I started flipping through the pages of a thick catalogue called the
Overseas Airline Guide,
a monthly listing of international flights around the globe that is something of a Gideon Bible among correspondents. I was checking out how I could get into Kinshasa within the next forty-eight hours—Harare-Johannesburg-Kinshasa, or maybe Harare-Nairobi-Kinshasa—when I heard a shout from Vita. I went to the bedroom. “Look at this,” she said, unwrapping the folds of cloth from Chipo’s body.

“Jesus Christ,” I said.

Undressed, her belly protruded as if she’d swallowed an inflated balloon. Her arms and legs looked like spider limbs. The skin over her stomach and hips had gone a pasty shade of brown. I recognized the onset of marasmus, the staple disease of desperate refugee camps. She would open her mouth, her face contorted with pain and rage—but no sound would come out. We would pat her on the back for fifteen seconds and then a fierce wail would emerge. She would stop a few minutes later, exhausted, chest heaving, and stick three fingers of her right hand into her mouth, her comfort gesture. A few minutes later, she would start screaming again.

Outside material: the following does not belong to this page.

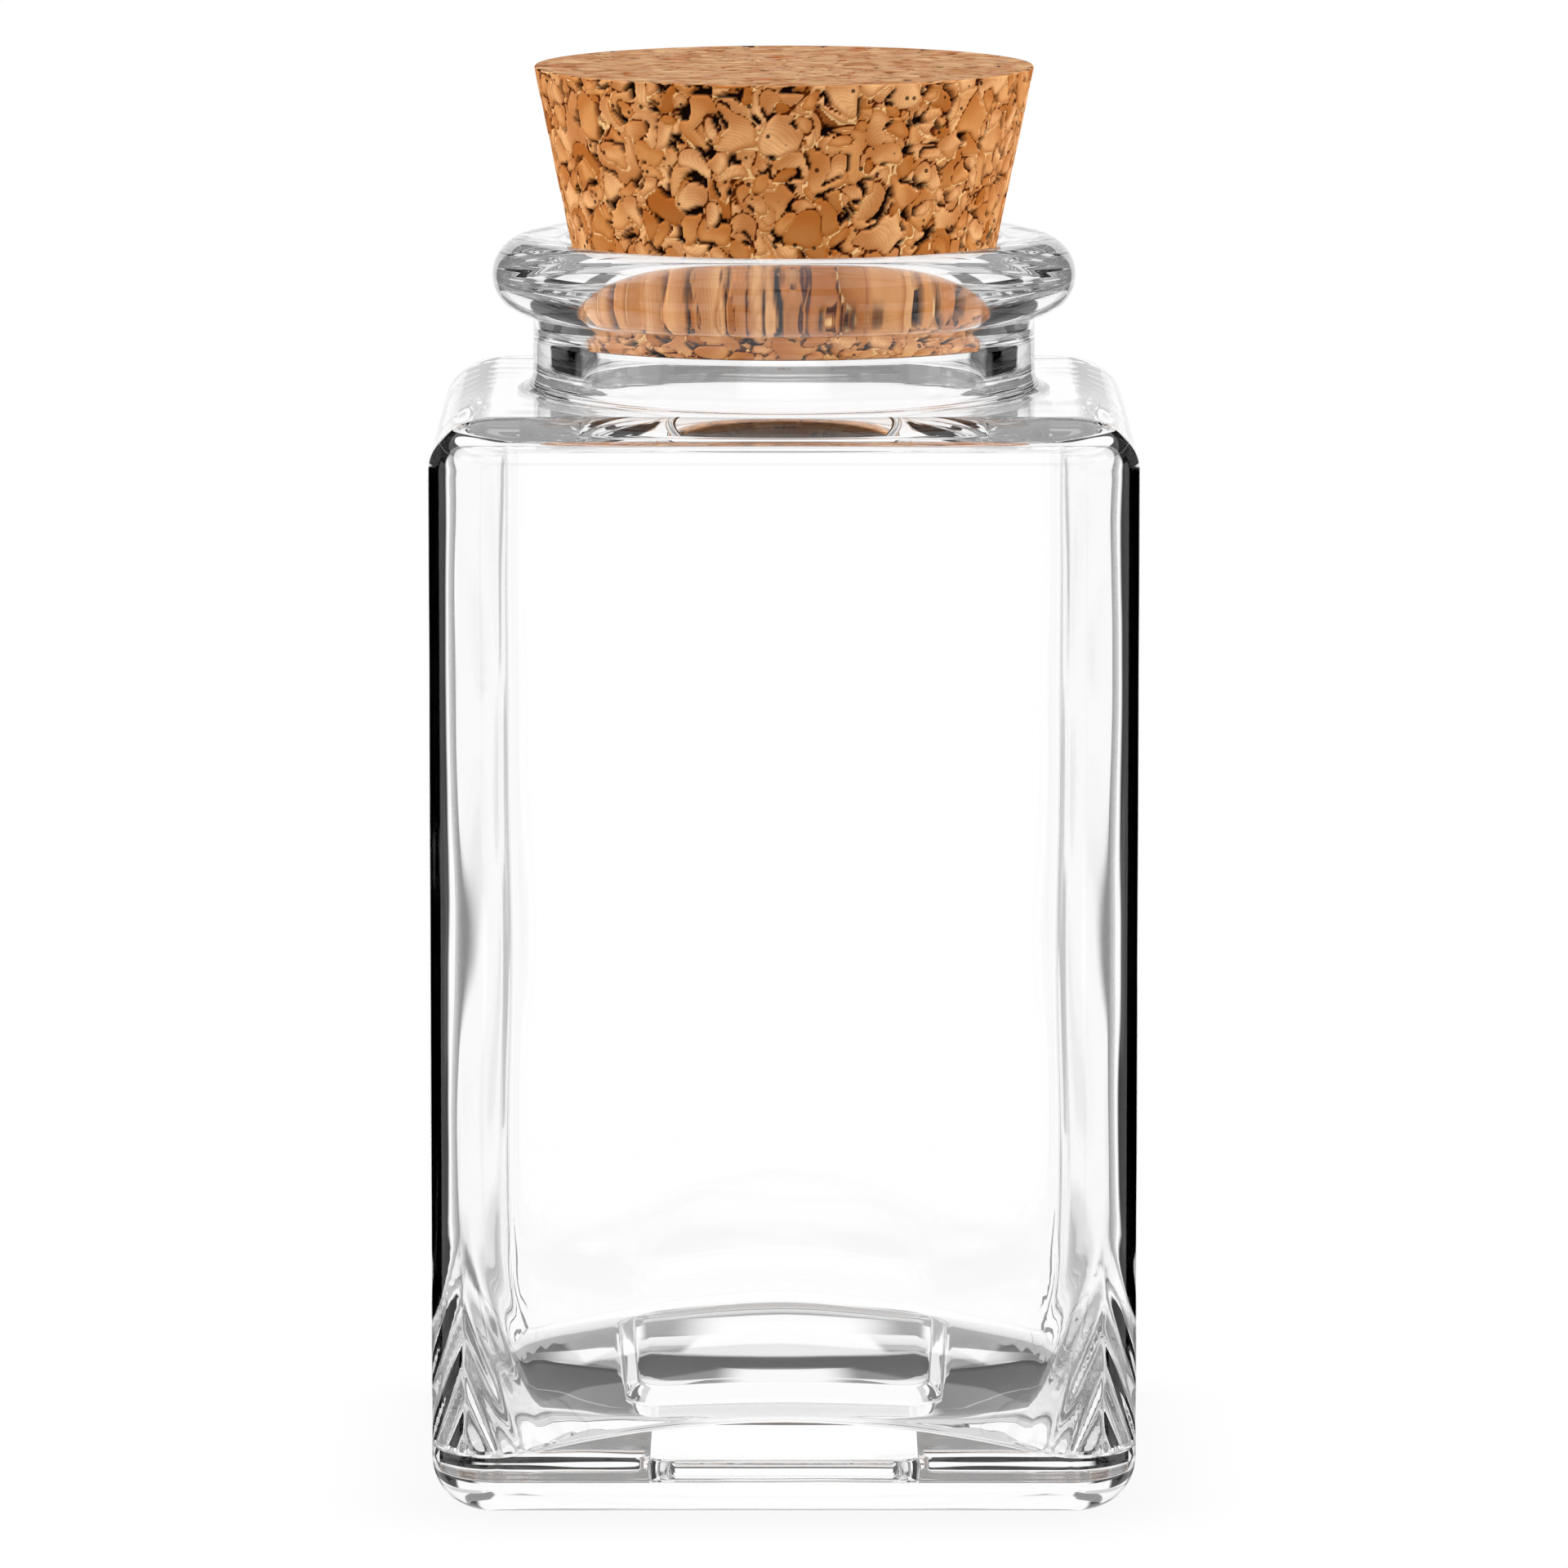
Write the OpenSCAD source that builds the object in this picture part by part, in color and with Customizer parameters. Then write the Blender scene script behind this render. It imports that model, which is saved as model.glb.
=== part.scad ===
// Square glass jar closed by a tapered cork stopper.
// Millimetres, +Z up. The origin is the centre of the base, on the surface the jar stands on.

/* [Glass body] */
// Width and depth of the square body
body_w = 60; // [56:0.5:80]
// Height of the body, from the base to the flat shoulder
body_h = 93.5; // [60:0.1:140]
// Radius of the four upright corners, outside
corner_r = 5.6; // [5.5:0.1:12]
// How far the rounding between the walls and the shoulder reaches in from the walls
shoulder_in = 5.5; // [2:0.1:5.5]
// How far that rounding reaches down from the shoulder
shoulder_drop = 4.6; // [2:0.1:6]
// Radius of the rounding between the walls and the base, outside
base_r = 4.6; // [2:0.1:5.5]

/* [Hollow] */
// Thickness of the side walls
wall_t = 1.6; // [1.2:0.1:3]
// Thickness of the shoulder
shoulder_t = 2.2; // [2:0.1:3]
// Radius of the four upright corners of the hollow, over most of their height
hollow_corner_r = 6; // [2.6:0.1:7]
// Radius of the same corners at the floor, where more glass gathers
hollow_foot_r = 7.5; // [3:0.1:9]
// Height at which the corners have narrowed to the smaller radius
hollow_foot_h = 20; // [8:1:40]
// Radius of the rounding between the walls and the ceiling of the hollow
hollow_shoulder_r = 2.2; // [0.6:0.1:2.5]
// Height of the floor of the hollow at its centre, where it domes up
floor_h = 12.4; // [10:0.2:18]
// Height of the floor in the corners of the hollow
floor_corner_h = 4.6; // [3:0.1:6]

/* [Base recess] */
// Width of the square recess under the base
recess_w = 24.6; // [16:0.2:32]
// Depth of the recess
recess_h = 2.8; // [1:0.1:6]
// Corner radius of the recess
recess_r = 3; // [2:0.1:5]
// How much the recess narrows on each side towards its ceiling
recess_draft = 0.7; // [0.2:0.1:1.8]

/* [Neck and lip] */
// Outer diameter of the round neck
neck_d = 43.2; // [40:0.2:46]
// Thickness of the neck
neck_t = 4.1; // [3.4:0.1:5]
// Radius of the flare between the shoulder and the neck
flare_r = 1.4; // [0.6:0.1:2]
// Height of the middle of the bead lip above the shoulder
lip_rise = 9.7; // [7.5:0.1:14]
// Thickness of the bead lip
lip_t = 6.7; // [5:0.1:7]
// How far the bead lip stands out past the neck
lip_overhang = 3.5; // [2.6:0.1:4]
// Height of the rounding between the seat and the top of the lip
mouth_round_h = 2; // [1.2:0.1:2.6]
// Height of the conical seat of the stopper in the mouth
seat_h = 3; // [2:0.1:4]
// Radius of the rounding where the bore opens into the hollow
throat_r = 2; // [0.5:0.1:2.5]

/* [Cork stopper] */
// Height of the stopper
cork_h = 23.3; // [14:0.1:30]
// Angle between the side of the stopper and its axis, also that of the seat
cork_angle = 11.75; // [6:0.25:13]
// How far the stopper stands above the lip
cork_stand = 14.6; // [6:0.1:20]
// Radial clearance between the stopper and its seat
seat_gap = 0.05; // [0.02:0.01:0.1]

/* [Hidden] */

// Steps in a quarter circle of a rounded edge
arc_steps = 7;
// Sides of a full circle inside a hull
hull_sides = 32;
// Overshoot that keeps a cut clear of the faces it passes through
past = 1;

// The neck and the lip
neck_r = neck_d / 2;
bore_r = neck_r - neck_t;
lip_r = lip_t / 2;
lip_z = body_h + lip_rise;
lip_top = lip_z + lip_r;
lip_ring_r = neck_r + lip_overhang - lip_r;

// The hollow
hollow_w = body_w - 2 * wall_t;
hollow_top = body_h - shoulder_t;

// The dome of the floor: a sphere through its centre and through the corners of the hollow
corner_reach = sqrt(2) * (hollow_w / 2 - hollow_foot_r) + hollow_foot_r;
dome_rise = floor_h - floor_corner_h;
dome_r = (corner_reach * corner_reach + dome_rise * dome_rise) / (2 * dome_rise);

// The conical seat, just below the rounding of the mouth
seat_top_z = lip_top - mouth_round_h;
seat_low_z = seat_top_z - seat_h;
seat_top_r = bore_r + seat_h * tan(cork_angle);

// The stopper hangs in its seat, smaller than the seat by the clearance
cork_top_z = lip_top + cork_stand;
cork_low_z = cork_top_z - cork_h;
cork_top_r = bore_r - seat_gap + (cork_top_z - seat_low_z) * tan(cork_angle);
cork_low_r = cork_top_r - cork_h * tan(cork_angle);

// Points of an arc of an ellipse about a centre, from one angle to another
function arc(centre, rx, ry, from, to, steps) = [
    for (i = [0:steps])
    let (a = from + (to - from) * i / steps)
    centre + [rx * cos(a), ry * sin(a)]
];

// One end of a post outline, rounded by end = [how far in, how far along], or square where that is [0, 0].
// The end lies at height z, and up is 1 where the post goes up from it and -1 where it goes down.
function post_end(r, z, end, up, from, to) =
    end[0] == 0 ? [[r, z]] : arc([r - end[0], z + up * end[1]], end[0], end[1], from, to, arc_steps);

// Four upright posts with round ends at the corners of a square of the given width
module corner_posts(width, r, low, high, low_end, high_end) {
    offset_xy = width / 2 - r;
    for (x = [-offset_xy, offset_xy], y = [-offset_xy, offset_xy])
        translate([x, y, 0])
            rotate_extrude($fn = hull_sides)
                polygon(concat(
                    [[0, low]],
                    post_end(r, low, low_end, 1, -90, 0),
                    post_end(r, high, high_end, -1, 0, 90),
                    [[0, high]]
                ));
}

// The solid square body, with round corners and rounded lower and upper edges
module body_block() {
    hull()
        corner_posts(body_w, corner_r, 0, body_h, [base_r, base_r], [shoulder_in, shoulder_drop]);
}

// The outside of the neck and the bead lip, solid to the axis
module neck_outside() {
    lip_start = -acos(min(1, (neck_r - lip_ring_r) / lip_r));
    rotate_extrude($fn = 96)
        polygon(concat(
            [[0, body_h - shoulder_t / 2], [neck_r + flare_r, body_h - shoulder_t / 2]],
            arc([neck_r + flare_r, body_h + flare_r], flare_r, flare_r, -90, -180, arc_steps),
            arc([lip_ring_r, lip_z], lip_r, lip_r, lip_start, 90, 4 * arc_steps),
            [[0, lip_top]]
        ));
}

// The passage from the hollow to the mouth: throat, bore, conical seat and the round inner lip
module passage() {
    rotate_extrude($fn = 96)
        polygon(concat(
            [[0, hollow_top - past], [bore_r + throat_r, hollow_top - past]],
            arc([bore_r + throat_r, hollow_top + throat_r], throat_r, throat_r, -90, -180, arc_steps),
            [[bore_r, seat_low_z]],
            arc([lip_ring_r, seat_top_z], lip_ring_r - seat_top_r, lip_top - seat_top_z, 180, 90, arc_steps),
            [[lip_ring_r, lip_top + past], [0, lip_top + past]]
        ));
}

// The space inside the jar: its corners widen towards the floor, which is domed up between the walls
module hollow() {
    difference() {
        hull() {
            corner_posts(hollow_w, hollow_foot_r, 0, floor_corner_h, [0, 0], [0, 0]);
            corner_posts(
                hollow_w, hollow_corner_r, hollow_foot_h, hollow_top,
                [0, 0], [hollow_shoulder_r, hollow_shoulder_r]
            );
        }
        translate([0, 0, floor_h - dome_r]) sphere(dome_r, $fn = 128);
    }
}

// The square recess under the base
module base_recess() {
    offset_xy = recess_w / 2 - recess_r;
    hull()
        for (x = [-offset_xy, offset_xy], y = [-offset_xy, offset_xy])
            translate([x, y, -past])
                cylinder(h = recess_h + past, r1 = recess_r, r2 = recess_r - recess_draft, $fn = hull_sides);
}

// The jar: one piece of clear moulded glass
module glass_jar() {
    color([0.87, 0.93, 0.94, 0.35])
        difference() {
            union() {
                body_block();
                neck_outside();
            }
            hollow();
            passage();
            base_recess();
        }
}

// The stopper: one tapered piece of pressed cork granules
module cork_stopper() {
    color([0.78, 0.52, 0.29])
        translate([0, 0, cork_low_z])
            cylinder(h = cork_h, r1 = cork_low_r, r2 = cork_top_r, $fn = 128);
}

glass_jar();
cork_stopper();
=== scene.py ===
# %% [markdown]
# # A square glass jar with a cork stopper
#
# The real object has two pieces: a jar pressed and blown from clear glass in a square mould, and a
# tapered plug of pressed cork granules. There is nothing else on it, so everything that the eye
# sees comes from two things: how the thick glass bends light, and how the cork is made up of
# overlapping flakes. This script builds both pieces in mesh code around the fixed CAD frame, gives
# each a finish, and lights them in a white studio with dark cards that the glass can pick up.

import math

import bpy
import numpy as np
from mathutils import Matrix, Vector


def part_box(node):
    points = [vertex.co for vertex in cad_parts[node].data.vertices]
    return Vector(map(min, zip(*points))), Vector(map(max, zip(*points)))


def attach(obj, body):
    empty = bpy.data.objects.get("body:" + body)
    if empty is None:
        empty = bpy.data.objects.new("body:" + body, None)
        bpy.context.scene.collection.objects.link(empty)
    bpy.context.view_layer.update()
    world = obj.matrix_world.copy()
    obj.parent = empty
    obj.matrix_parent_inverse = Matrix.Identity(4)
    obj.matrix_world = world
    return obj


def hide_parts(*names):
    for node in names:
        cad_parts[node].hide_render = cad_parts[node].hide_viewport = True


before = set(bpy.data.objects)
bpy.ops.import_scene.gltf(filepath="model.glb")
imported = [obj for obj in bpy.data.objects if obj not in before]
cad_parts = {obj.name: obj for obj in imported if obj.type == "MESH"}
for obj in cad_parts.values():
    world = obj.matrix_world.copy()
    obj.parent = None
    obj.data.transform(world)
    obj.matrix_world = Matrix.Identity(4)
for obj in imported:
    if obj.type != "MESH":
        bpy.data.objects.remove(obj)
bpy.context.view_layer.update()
MM = 0.001
glass_low, glass_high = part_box("glass_jar")
cork_low, cork_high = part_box("cork_stopper")
print("jar box, mm:", [round(v / MM, 2) for v in (*glass_low, *glass_high)])
print("cork box, mm:", [round(v / MM, 2) for v in (*cork_low, *cork_high)])

# %% [markdown]
# ## The camera
#
# The photograph looks at the jar from one metre away and a little above, straight onto one flat
# wall. The long lens keeps the upright walls nearly parallel. A camera could be turned by hand
# until the picture looks right, but here its tilt follows from two heights, so that each of them
# can be fitted on its own. It comes first because all comparisons with the photograph depend on it.

# %% Camera
CAMERA_DISTANCE = 1.0
CAMERA_HEIGHT = 0.2018
AIM_HEIGHT = 0.0588
SENSOR_WIDTH = 36.0
LENS = 267.75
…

We had bought a small infant tub to bathe her in, but she was lost in it. Vita ran a sinkful of water and cleaned her there, soothing her swollen belly with a warm cloth, running it over her arms and hands and fingers and feet. Chipo just looked at her. She had almost no responses. She did not smile and had never laughed. We had bought the smallest infant’s shirt we could find; it fell to her ankles. I finished warming up the infant formula and put it in a bottle. She could scarcely suck the milk from the nipple. So I went to the store and bought several syringes. I sterilized them, poured in some warm formula, and squirted a few cc’s into her mouth. She looked up in surprise when the spray of milk hit her tongue, then let it dribble off her chin. Then a few drops went down. She swallowed, looked confused for a minute, and then held her mouth open. I laughed and gave her another splash, and then another.